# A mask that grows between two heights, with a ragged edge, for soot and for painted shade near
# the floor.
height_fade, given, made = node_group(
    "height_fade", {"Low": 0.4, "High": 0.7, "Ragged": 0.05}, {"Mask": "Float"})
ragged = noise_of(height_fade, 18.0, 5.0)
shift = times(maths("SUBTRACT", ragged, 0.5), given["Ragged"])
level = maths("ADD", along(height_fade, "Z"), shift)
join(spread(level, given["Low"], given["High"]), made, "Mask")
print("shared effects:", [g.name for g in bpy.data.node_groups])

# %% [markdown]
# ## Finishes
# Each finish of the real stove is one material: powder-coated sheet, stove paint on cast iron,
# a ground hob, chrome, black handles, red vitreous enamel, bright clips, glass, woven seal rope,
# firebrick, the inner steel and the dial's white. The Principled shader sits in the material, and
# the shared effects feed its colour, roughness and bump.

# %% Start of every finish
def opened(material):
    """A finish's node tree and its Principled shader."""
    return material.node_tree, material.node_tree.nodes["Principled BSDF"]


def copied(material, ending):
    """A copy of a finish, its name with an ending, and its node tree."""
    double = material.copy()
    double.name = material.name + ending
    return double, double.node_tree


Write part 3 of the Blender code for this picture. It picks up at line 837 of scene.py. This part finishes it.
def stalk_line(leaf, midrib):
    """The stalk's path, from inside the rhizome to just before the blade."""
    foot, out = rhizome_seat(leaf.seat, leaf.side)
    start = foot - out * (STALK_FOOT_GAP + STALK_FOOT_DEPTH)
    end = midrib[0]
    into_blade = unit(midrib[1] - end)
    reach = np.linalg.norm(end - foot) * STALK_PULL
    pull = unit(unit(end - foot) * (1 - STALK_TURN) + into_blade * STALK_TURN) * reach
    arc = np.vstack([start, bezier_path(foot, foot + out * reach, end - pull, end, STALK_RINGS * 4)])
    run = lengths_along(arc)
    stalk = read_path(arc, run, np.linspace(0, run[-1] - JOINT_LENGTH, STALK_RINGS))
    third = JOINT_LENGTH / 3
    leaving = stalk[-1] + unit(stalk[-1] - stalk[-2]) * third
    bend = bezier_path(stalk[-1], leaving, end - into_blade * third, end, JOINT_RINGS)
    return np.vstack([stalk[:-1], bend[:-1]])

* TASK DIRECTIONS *
Your output consists solely of the lines from the one with "Write part 3" through the last line, copied exactly.

* EXERCISE RESULT *
Write part 3 of the Blender code for this picture. It picks up at line 837 of scene.py. This part finishes it.
def stalk_line(leaf, midrib):
    """The stalk's path, from inside the rhizome to just before the blade."""
    foot, out = rhizome_seat(leaf.seat, leaf.side)
    start = foot - out * (STALK_FOOT_GAP + STALK_FOOT_DEPTH)
    end = midrib[0]
    into_blade = unit(midrib[1] - end)
    reach = np.linalg.norm(end - foot) * STALK_PULL
    pull = unit(unit(end - foot) * (1 - STALK_TURN) + into_blade * STALK_TURN) * reach
    arc = np.vstack([start, bezier_path(foot, foot + out * reach, end - pull, end, STALK_RINGS * 4)])
    run = lengths_along(arc)
    stalk = read_path(arc, run, np.linspace(0, run[-1] - JOINT_LENGTH, STALK_RINGS))
    third = JOINT_LENGTH / 3
    leaving = stalk[-1] + unit(stalk[-1] - stalk[-2]) * third
    bend = bezier_path(stalk[-1], leaving, end - into_blade * third, end, JOINT_RINGS)
    return np.vstack([stalk[:-1], bend[:-1]])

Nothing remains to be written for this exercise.